Mr Flanagan, who knew Mr Stack from his time working as solicitor in Portlaoise, was referring to the meeting Mr Adams organised between a senior IRA figure and Mr Stack's sons Austin and Oliver in 2013.
In 2016, Mr Adams provided the names of four people whom he said he was told could have information on Mr Stack's murder.
It emerged last week that Mr Adams was interviewed by gardai about his role in facilitating a meeting between Brian Stack's sons and a senior Provisional IRA figure.
Mr Flanagan's interventions follows Garda Commissioner Drew Harris issuing a full apology to the Stack family for the failings in the original investigation into the prison officer's murder.
After a private meeting with the family last Wednesday, Mr Harris released a statement in which he said he offered "an apology for the failings and shortcomings in the investigation".
"I fully acknowledge that these matters are serious and had a detrimental impact on the investigation," he added.
Mr Flanagan said the Commissioner's handling of the investigation has been "highly appropriate".

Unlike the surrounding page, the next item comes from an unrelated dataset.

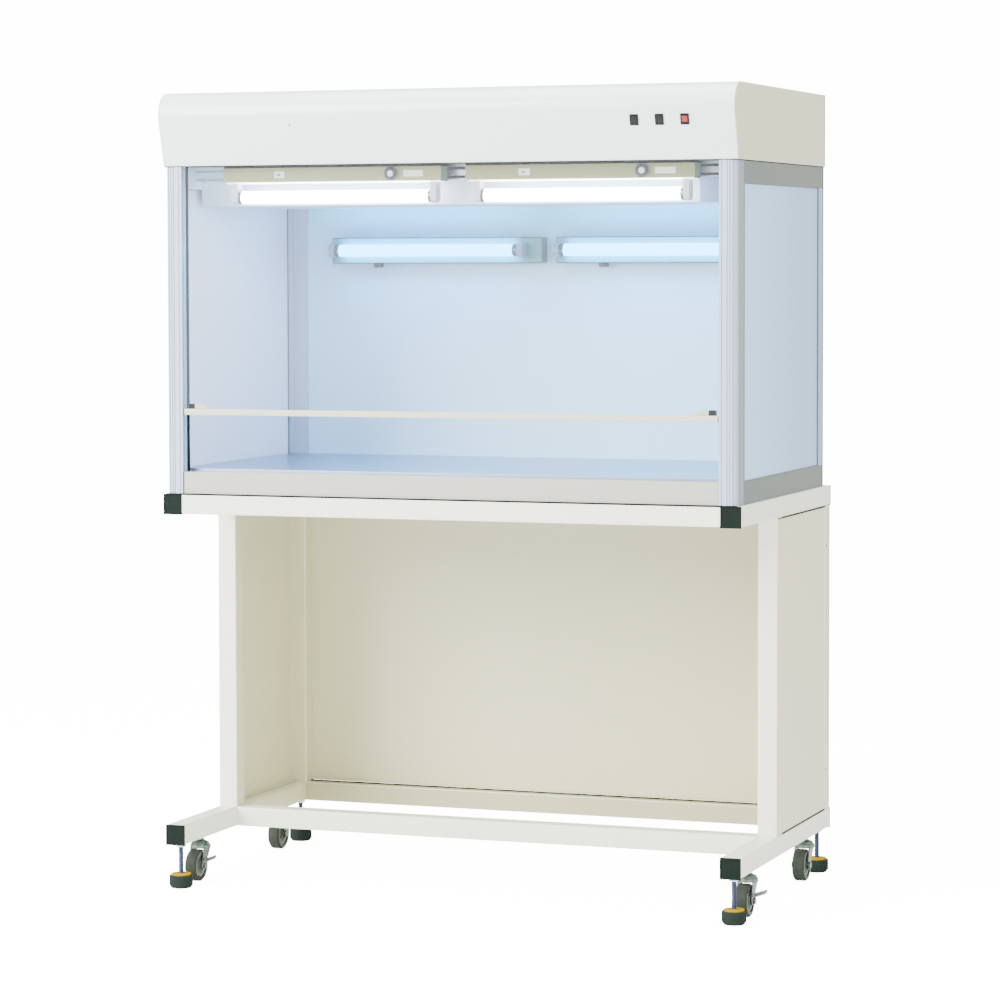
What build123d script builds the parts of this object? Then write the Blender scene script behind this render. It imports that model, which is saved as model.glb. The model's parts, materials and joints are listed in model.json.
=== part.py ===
from build123d import *
import math
import os

# Clean bench on a castored stand, in millimetres. X runs across the bench, Y from front to rear, Z up from the
# floor that the levelling feet stand on. Fore-and-aft sizes are measured from the front ends of the stand's tubes.

# ---- stand
STAND_WIDTH = 1200.0
STAND_DEPTH = 675.0
STAND_HEIGHT = 800.0
FLOOR_GAP = 91.0  # floor to the underside of the foot tubes
TUBE = 40.0
TUBE_WALL = 1.6
TUBE_CORNER = 3.0
CAP_FACE = 3.0
CAP_PLUG = 12.0
CAP_SLACK = 0.3
POST_SETBACK = 262.0  # tube front to the front posts
PANEL_SHEET = 1.2
PANEL_FLANGE = 15.0
PANEL_INSET = 1.0
PANEL_GAP = 3.0

# ---- feet and casters
FOOT_SETBACK = 28.0
STUD_RADIUS = 5.0
STUD_REACH = 24.0  # length of stud inside the tube
RUNNING = 0.1  # radial clearance of turning and sliding fits
FOOT_NUT_FLATS = 17.0
FOOT_NUT_THICK = 8.4
PAD_RADIUS = 24.0
PAD_HEIGHT = 26.0
PAD_TREAD_RADIUS = 20.0
PAD_TAPER = 6.0
DISC_RADIUS = 20.0
DISC_THICK = 3.5
FRONT_CASTER_SETBACK = 122.0
REAR_CASTER_SETBACK = 130.0
WHEEL_RADIUS = 32.5
WHEEL_WIDTH = 25.0
WHEEL_LIFT = 1.0  # the feet carry the bench and hold the wheels just clear
TREAD_ROUND = 3.0
HUB_RADIUS = 22.0
HUB_RECESS = 3.0
AXLE_RADIUS = 4.0
AXLE_NUT_FLATS = 13.0
AXLE_NUT_THICK = 3.2
CASTER_TRAIL = 20.0
FORK_GAP = 1.3  # wheel side to fork leg
FORK_SHEET = 2.5
FORK_BOSS = 9.0
CROWN_RADIUS = 21.0
CROWN_DROP = 24.0  # tube underside to the underside of the fork crown
CROWN_THICK = 6.0
RACE_THICK = 7.0
RACE_GAP = 0.3
RACE_RADIUS = 16.0  # the fork's pressed dome narrows to this
CUP_RADIUS = 14.5
CUP_THICK = 3.5
KINGPIN_RADIUS = 4.0
KINGPIN_HEAD = 7.0
KINGPIN_HEAD_THICK = 2.0
STEM_RADIUS = 6.0
STEM_REACH = 20.0
STEM_COLLAR = 7.5
LEVER_SHEET = 2.0
LEVER_GAP = 0.3
LEVER_REACH = 10.0  # axle to the middle of the pedal
LEVER_ANGLE = 84.0  # of the arm above the level at rest
PEDAL_LENGTH = 30.0
PEDAL_WIDTH = 13.0
PEDAL_TILT = 23.0  # how steeply the pedal rises outwards
PEDAL_CANT = 28.0  # how far its front edge is turned down

# ---- work chamber
CABINET_INSET = 7.0  # cabinet's sides in from the stand's
CABINET_SETIN = 30.0  # cabinet's rear in from the stand's
CHAMBER_HEIGHT = 655.0
POST_WIDTH = 36.0
FRONT_POST_DEPTH = 45.0
FRONT_POST_CORNER = 15.0
REBATE_WIDTH = 18.0
REBATE_DEPTH = 13.0
REAR_POST_DEPTH = 40.0
REAR_POST_WIDTH = 52.0
REAR_POST_CORNER = 5.0
REAR_POST_EDGE = 1.5
POST_WALL = 2.5
FLUTE_WIDTH = 2.2
FLUTE_DEPTH = 1.5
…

"I acknowledge the Garda Commissioner has apologised about certain issues in the investigation and he has requested a further review of the matter," he said.
Gardai are still treating the three-decade-old murder as a live investigation and are appealing for people to come forward with information.
Mr Stack's family have requested an independent inquiry into the murder which would be overseen by an expert from outside the State.
Brian Stack was gunned down as he left an amateur boxing match in the National Stadium in Dublin in March, 1983. He died of his injuries 18 months later.
The IRA figure who met Mr Stack's sons, Austin and Oliver, said the murder had not been sanctioned by the terror group and those involved were disciplined.